• Data provided:
# # #

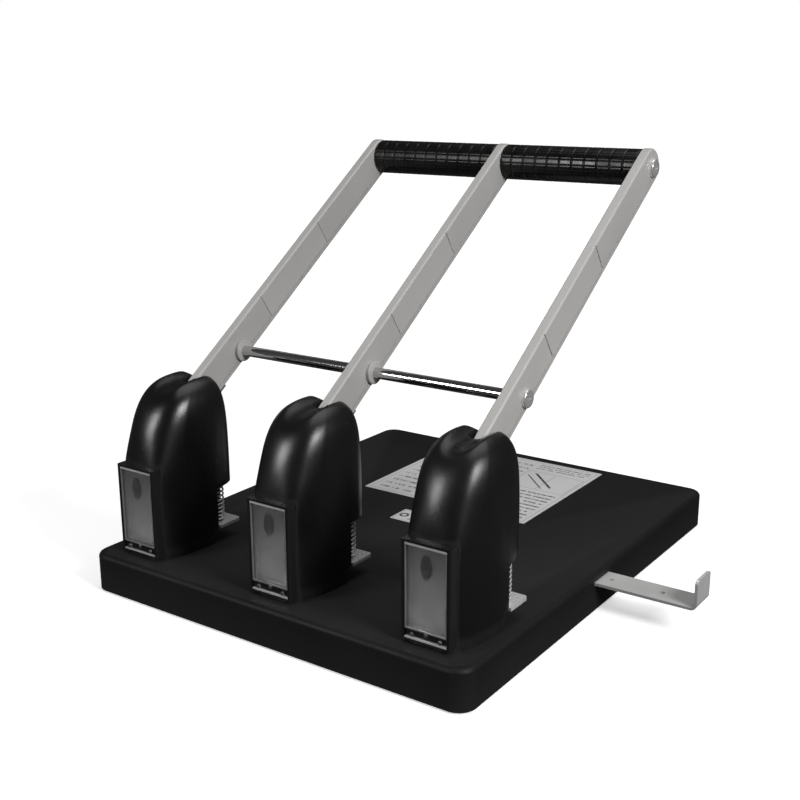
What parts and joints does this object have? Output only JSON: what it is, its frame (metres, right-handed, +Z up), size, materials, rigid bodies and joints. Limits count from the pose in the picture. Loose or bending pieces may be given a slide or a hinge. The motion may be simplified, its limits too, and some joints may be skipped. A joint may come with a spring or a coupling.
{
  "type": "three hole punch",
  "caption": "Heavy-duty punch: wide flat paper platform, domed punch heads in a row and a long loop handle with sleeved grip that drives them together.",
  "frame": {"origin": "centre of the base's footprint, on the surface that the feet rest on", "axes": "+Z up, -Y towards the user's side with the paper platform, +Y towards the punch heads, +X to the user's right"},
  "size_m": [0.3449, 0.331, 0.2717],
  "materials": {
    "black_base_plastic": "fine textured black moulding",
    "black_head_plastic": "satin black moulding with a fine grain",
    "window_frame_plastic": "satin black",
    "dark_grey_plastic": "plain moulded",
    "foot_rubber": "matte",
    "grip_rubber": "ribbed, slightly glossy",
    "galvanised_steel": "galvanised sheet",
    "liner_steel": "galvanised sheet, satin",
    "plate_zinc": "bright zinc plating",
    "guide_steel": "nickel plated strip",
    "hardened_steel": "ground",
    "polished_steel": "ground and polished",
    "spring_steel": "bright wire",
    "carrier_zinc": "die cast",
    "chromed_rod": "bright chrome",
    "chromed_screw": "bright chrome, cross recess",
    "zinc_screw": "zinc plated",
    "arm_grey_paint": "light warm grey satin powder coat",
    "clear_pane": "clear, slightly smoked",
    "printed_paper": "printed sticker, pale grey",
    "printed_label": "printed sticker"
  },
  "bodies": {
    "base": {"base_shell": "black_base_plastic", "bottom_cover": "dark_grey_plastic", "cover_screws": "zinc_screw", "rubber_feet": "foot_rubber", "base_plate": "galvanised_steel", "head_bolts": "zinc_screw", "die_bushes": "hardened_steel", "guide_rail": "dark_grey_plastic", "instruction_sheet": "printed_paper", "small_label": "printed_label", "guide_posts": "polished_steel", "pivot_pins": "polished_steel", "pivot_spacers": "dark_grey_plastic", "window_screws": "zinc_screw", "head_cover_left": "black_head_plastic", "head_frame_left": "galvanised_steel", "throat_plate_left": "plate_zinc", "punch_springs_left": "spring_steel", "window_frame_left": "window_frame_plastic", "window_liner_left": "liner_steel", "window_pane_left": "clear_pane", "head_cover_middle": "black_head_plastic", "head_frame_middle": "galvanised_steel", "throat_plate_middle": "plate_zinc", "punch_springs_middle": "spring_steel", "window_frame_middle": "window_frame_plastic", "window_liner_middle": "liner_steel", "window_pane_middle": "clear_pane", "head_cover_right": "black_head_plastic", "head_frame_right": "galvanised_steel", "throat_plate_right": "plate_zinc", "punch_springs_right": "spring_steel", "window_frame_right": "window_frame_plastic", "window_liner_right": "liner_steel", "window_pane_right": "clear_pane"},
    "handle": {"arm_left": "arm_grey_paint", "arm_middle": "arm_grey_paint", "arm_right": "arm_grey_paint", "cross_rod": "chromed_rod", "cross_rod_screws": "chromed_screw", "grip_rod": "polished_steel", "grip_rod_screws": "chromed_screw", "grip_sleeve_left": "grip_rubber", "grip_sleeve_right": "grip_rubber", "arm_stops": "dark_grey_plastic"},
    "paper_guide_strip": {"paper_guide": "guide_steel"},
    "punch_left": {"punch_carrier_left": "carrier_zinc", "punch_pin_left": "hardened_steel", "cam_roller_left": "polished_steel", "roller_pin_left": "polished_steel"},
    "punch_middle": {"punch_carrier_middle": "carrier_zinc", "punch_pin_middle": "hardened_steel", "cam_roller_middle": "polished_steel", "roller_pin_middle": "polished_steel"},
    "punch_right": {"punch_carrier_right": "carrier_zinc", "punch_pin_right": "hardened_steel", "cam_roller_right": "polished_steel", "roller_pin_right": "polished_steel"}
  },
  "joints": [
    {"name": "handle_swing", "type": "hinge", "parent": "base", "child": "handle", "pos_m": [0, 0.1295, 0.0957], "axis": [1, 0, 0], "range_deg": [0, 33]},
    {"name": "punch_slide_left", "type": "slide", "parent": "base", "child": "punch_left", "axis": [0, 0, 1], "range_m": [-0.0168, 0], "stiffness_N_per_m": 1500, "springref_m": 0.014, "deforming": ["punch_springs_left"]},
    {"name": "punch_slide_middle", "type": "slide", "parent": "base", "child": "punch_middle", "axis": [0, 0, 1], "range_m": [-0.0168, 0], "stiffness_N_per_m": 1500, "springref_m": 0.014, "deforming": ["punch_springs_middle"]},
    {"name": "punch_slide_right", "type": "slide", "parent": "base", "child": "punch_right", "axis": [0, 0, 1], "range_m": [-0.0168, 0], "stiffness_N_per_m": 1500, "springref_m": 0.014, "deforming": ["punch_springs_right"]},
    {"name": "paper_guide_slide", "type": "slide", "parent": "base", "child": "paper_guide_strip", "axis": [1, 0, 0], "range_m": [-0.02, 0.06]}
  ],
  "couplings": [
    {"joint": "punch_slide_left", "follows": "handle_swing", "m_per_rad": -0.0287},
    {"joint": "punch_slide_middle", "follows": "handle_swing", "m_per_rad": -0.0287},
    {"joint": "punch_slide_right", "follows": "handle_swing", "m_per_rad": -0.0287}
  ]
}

# # #

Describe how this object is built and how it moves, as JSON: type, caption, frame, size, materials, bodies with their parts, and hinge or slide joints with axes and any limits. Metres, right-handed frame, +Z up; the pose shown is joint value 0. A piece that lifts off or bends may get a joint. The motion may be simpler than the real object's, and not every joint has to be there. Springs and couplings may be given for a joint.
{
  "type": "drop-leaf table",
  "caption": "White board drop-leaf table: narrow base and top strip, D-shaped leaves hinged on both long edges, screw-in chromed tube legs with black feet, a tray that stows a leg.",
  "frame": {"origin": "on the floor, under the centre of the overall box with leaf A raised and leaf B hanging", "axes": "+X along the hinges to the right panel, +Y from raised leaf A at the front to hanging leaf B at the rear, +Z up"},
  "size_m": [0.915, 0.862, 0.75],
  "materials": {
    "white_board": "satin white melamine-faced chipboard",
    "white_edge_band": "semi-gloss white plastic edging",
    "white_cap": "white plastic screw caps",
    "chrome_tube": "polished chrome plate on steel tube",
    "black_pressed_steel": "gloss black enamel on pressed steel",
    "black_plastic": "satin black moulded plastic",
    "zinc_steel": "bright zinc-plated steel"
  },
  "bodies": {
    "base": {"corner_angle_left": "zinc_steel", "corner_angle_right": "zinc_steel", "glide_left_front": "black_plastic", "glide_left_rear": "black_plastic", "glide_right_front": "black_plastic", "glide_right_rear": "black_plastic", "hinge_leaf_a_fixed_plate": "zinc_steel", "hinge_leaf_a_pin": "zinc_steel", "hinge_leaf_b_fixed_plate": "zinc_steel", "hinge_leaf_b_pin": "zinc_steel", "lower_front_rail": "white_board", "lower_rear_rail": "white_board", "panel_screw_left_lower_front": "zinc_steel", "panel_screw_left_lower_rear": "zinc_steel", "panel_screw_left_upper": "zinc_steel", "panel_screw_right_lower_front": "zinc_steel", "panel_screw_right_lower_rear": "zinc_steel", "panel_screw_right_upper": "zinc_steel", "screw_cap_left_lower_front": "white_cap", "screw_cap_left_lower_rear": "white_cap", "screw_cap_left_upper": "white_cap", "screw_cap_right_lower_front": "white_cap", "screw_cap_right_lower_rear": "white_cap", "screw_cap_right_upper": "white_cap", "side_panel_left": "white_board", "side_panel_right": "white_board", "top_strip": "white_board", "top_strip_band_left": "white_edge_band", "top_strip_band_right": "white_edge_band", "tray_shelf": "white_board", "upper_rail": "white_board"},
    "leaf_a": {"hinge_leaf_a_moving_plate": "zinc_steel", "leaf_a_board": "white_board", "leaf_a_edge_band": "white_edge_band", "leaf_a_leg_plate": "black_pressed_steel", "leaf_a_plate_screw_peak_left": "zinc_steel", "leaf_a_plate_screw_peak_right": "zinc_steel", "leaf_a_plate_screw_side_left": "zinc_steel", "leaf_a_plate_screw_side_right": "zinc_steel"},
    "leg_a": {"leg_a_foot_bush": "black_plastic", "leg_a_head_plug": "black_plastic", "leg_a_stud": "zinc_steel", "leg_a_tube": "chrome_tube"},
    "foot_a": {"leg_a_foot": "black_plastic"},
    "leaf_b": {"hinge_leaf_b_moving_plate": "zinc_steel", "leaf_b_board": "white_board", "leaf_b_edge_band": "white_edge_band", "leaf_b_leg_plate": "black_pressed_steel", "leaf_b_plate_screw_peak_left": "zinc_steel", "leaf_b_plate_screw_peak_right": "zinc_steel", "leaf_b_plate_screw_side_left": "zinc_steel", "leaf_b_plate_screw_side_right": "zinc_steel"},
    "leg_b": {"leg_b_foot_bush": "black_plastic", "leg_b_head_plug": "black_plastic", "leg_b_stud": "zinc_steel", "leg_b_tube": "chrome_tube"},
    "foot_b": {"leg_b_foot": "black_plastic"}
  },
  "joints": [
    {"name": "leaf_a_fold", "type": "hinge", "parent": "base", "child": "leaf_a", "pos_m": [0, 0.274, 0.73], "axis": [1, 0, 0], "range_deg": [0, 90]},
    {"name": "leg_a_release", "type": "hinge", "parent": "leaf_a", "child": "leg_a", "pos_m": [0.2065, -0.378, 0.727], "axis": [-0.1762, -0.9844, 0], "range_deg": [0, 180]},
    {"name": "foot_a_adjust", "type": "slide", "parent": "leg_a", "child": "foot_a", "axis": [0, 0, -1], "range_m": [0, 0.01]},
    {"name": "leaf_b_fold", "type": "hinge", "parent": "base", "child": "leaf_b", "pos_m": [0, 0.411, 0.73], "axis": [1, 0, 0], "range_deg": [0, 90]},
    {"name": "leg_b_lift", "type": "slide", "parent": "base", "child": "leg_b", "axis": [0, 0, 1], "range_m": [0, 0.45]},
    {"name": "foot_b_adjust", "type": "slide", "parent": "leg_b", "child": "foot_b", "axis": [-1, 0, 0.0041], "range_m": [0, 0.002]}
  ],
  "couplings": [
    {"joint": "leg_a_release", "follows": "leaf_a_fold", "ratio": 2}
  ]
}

# # #

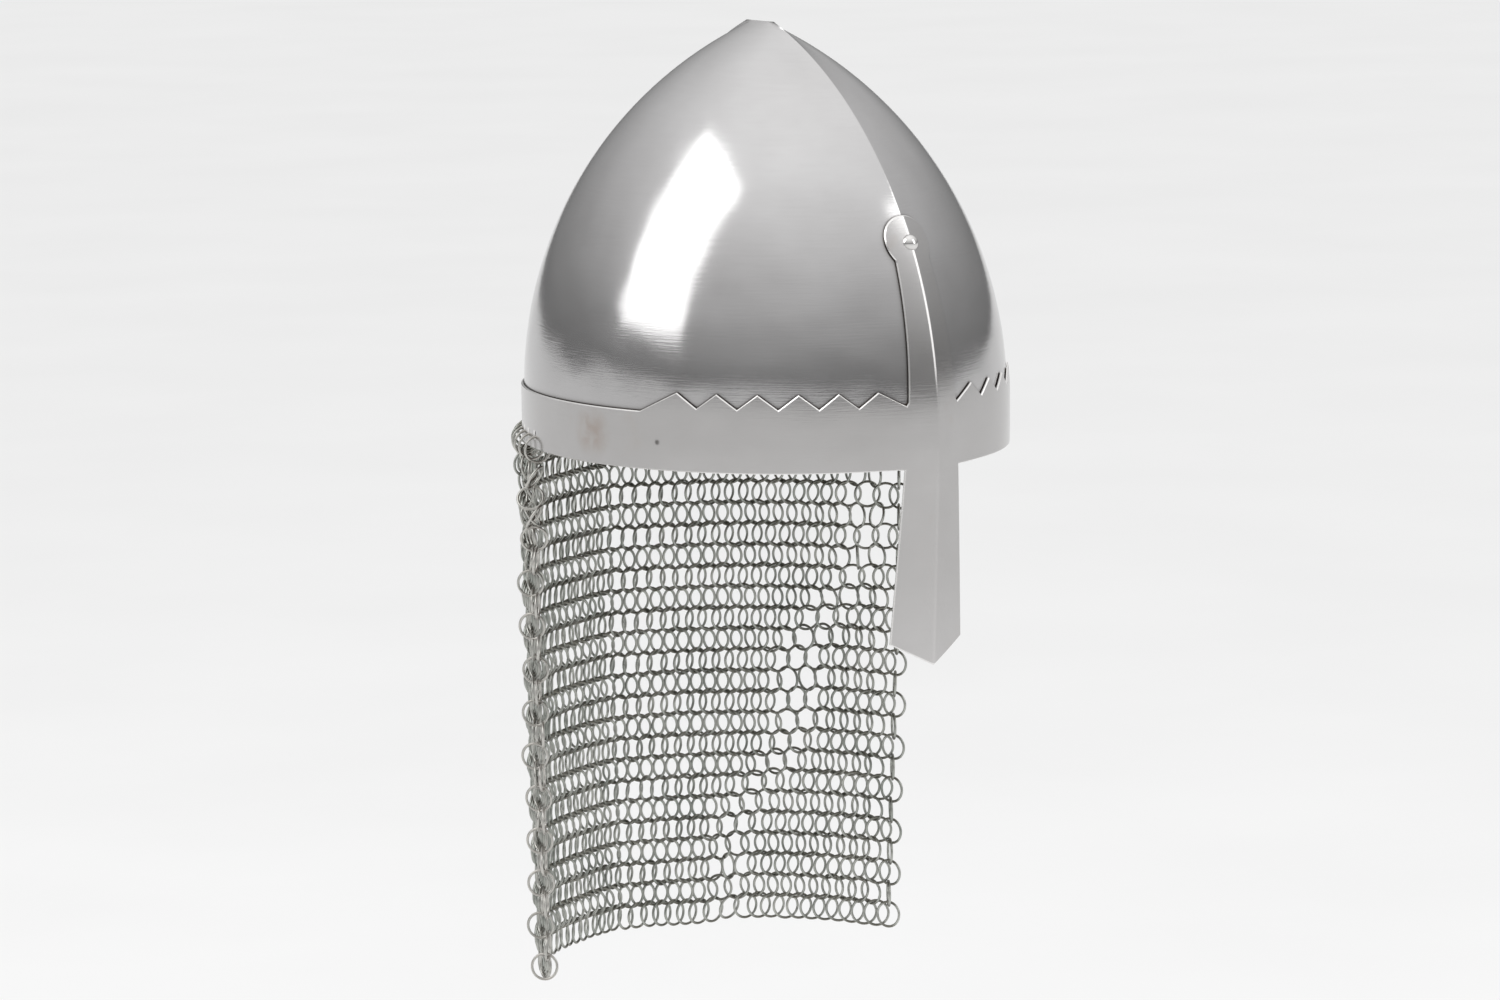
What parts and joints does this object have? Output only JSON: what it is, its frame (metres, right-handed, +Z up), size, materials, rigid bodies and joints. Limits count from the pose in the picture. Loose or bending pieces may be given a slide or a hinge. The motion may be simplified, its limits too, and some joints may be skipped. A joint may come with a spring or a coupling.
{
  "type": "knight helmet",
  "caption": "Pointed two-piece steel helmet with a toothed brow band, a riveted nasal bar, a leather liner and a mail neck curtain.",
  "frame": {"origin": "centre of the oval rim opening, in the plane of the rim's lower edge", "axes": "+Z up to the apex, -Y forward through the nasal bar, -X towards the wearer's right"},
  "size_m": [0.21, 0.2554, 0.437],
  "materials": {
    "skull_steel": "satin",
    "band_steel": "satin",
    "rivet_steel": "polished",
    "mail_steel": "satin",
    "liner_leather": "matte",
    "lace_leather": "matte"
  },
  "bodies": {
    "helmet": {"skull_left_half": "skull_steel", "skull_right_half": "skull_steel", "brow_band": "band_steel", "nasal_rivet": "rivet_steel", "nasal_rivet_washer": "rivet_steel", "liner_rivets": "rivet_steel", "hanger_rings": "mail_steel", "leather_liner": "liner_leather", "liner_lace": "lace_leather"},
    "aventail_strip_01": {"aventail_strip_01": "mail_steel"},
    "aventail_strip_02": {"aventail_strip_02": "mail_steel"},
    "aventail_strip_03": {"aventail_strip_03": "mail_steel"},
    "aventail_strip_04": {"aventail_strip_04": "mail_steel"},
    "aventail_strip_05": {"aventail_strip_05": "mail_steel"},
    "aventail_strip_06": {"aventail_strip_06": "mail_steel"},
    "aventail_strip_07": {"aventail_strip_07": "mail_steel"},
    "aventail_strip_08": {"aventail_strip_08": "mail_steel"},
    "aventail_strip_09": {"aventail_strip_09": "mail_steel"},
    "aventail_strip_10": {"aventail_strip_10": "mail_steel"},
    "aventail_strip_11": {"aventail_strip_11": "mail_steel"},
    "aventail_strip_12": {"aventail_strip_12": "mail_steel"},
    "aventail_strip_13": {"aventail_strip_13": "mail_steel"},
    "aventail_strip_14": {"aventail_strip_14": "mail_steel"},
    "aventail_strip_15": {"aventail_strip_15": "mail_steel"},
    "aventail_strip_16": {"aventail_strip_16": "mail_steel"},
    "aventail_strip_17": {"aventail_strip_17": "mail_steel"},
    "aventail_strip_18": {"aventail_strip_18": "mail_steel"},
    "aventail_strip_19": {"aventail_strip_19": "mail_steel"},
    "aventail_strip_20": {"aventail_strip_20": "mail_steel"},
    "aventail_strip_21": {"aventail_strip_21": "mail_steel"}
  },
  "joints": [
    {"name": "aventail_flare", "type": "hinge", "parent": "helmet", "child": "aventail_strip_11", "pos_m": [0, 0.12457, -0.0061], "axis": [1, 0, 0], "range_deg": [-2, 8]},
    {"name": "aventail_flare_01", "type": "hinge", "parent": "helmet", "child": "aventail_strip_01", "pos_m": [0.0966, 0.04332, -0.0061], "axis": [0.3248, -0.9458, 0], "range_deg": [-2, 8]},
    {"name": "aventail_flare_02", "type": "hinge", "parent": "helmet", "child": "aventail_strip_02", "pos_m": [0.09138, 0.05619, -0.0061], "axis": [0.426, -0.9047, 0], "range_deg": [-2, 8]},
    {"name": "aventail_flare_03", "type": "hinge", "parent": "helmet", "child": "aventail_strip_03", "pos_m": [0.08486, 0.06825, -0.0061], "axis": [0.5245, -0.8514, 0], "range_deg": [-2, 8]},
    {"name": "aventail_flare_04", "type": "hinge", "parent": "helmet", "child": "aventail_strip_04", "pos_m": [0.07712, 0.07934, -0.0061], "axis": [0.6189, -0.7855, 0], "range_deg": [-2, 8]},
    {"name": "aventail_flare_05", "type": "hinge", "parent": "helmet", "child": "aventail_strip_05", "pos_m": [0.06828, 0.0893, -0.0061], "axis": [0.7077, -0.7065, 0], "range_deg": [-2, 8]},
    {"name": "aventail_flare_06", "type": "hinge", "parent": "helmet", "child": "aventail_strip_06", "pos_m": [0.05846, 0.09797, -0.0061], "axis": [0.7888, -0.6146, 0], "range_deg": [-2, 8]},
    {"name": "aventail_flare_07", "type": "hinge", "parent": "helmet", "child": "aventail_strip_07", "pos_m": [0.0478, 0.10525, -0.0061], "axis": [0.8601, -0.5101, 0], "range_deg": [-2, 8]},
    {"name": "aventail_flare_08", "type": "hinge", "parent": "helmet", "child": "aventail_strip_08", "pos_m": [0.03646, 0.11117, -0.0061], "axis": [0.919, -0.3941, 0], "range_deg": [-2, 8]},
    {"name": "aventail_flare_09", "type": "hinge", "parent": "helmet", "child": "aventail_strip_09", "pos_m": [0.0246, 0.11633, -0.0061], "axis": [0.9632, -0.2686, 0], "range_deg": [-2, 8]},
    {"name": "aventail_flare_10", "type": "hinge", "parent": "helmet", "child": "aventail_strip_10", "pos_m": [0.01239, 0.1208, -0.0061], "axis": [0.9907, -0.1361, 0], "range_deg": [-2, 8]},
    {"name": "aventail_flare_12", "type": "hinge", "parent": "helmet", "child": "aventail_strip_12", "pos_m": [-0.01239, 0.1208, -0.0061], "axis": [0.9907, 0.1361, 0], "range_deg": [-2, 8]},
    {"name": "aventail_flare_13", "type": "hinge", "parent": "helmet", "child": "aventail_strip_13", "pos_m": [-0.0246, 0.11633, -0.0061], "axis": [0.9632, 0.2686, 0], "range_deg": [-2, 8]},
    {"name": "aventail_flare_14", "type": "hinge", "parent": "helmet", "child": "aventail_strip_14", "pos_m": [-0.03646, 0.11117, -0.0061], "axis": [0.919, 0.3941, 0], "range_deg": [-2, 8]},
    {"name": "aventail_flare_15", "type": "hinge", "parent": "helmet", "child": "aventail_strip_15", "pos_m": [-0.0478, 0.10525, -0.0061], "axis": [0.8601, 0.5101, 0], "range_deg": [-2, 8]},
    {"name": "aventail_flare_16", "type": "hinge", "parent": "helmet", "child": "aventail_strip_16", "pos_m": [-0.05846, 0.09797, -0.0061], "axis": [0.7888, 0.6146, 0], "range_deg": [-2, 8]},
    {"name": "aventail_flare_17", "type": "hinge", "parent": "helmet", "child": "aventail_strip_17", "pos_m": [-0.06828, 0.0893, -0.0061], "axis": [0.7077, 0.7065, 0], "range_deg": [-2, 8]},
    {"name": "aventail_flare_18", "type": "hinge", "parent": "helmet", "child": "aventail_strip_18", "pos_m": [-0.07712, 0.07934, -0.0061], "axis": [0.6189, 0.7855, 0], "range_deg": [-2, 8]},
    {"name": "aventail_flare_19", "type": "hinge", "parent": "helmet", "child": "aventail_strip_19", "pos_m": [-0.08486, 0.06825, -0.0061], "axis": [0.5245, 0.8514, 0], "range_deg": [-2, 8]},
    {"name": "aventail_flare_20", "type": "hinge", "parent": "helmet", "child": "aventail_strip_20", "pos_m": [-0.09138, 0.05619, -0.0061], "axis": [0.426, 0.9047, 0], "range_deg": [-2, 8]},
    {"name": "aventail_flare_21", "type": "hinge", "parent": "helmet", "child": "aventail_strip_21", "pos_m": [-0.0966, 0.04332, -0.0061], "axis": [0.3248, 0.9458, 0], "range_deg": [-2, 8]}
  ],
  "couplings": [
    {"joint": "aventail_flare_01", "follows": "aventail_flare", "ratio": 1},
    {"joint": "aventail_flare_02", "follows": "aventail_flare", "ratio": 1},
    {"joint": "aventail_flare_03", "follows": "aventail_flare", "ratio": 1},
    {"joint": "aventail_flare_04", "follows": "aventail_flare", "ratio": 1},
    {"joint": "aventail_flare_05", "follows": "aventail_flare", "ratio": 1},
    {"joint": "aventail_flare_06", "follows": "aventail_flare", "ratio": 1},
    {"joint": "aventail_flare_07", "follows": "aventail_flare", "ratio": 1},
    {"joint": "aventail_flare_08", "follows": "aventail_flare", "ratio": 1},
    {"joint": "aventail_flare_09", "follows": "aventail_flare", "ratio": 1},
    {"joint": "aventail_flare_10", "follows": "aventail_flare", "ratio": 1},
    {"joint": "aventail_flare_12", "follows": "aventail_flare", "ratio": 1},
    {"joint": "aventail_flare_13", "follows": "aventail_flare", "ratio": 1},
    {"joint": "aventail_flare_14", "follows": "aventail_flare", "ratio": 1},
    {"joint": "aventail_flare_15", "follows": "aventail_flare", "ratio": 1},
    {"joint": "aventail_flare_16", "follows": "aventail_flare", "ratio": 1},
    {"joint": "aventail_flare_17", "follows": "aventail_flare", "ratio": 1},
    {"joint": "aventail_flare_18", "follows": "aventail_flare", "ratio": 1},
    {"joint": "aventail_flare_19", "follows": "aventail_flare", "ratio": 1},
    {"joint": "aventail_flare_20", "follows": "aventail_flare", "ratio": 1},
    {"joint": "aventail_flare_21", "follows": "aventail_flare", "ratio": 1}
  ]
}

# # #

• Aim:
Filter the entries and copy out every line with the word "that".

• Answer for this exercise:
  "caption": "Heavy-duty punch: wide flat paper platform, domed punch heads in a row and a long loop handle with sleeved grip that drives them together.",
  "frame": {"origin": "centre of the base's footprint, on the surface that the feet rest on", "axes": "+Z up, -Y towards the user's side with the paper platform, +Y towards the punch heads, +X to the user's right"},
Describe how this object is built and how it moves, as JSON: type, caption, frame, size, materials, bodies with their parts, and hinge or slide joints with axes and any limits. Metres, right-handed frame, +Z up; the pose shown is joint value 0. A piece that lifts off or bends may get a joint. The motion may be simpler than the real object's, and not every joint has to be there. Springs and couplings may be given for a joint.
  "caption": "White board drop-leaf table: narrow base and top strip, D-shaped leaves hinged on both long edges, screw-in chromed tube legs with black feet, a tray that stows a leg.",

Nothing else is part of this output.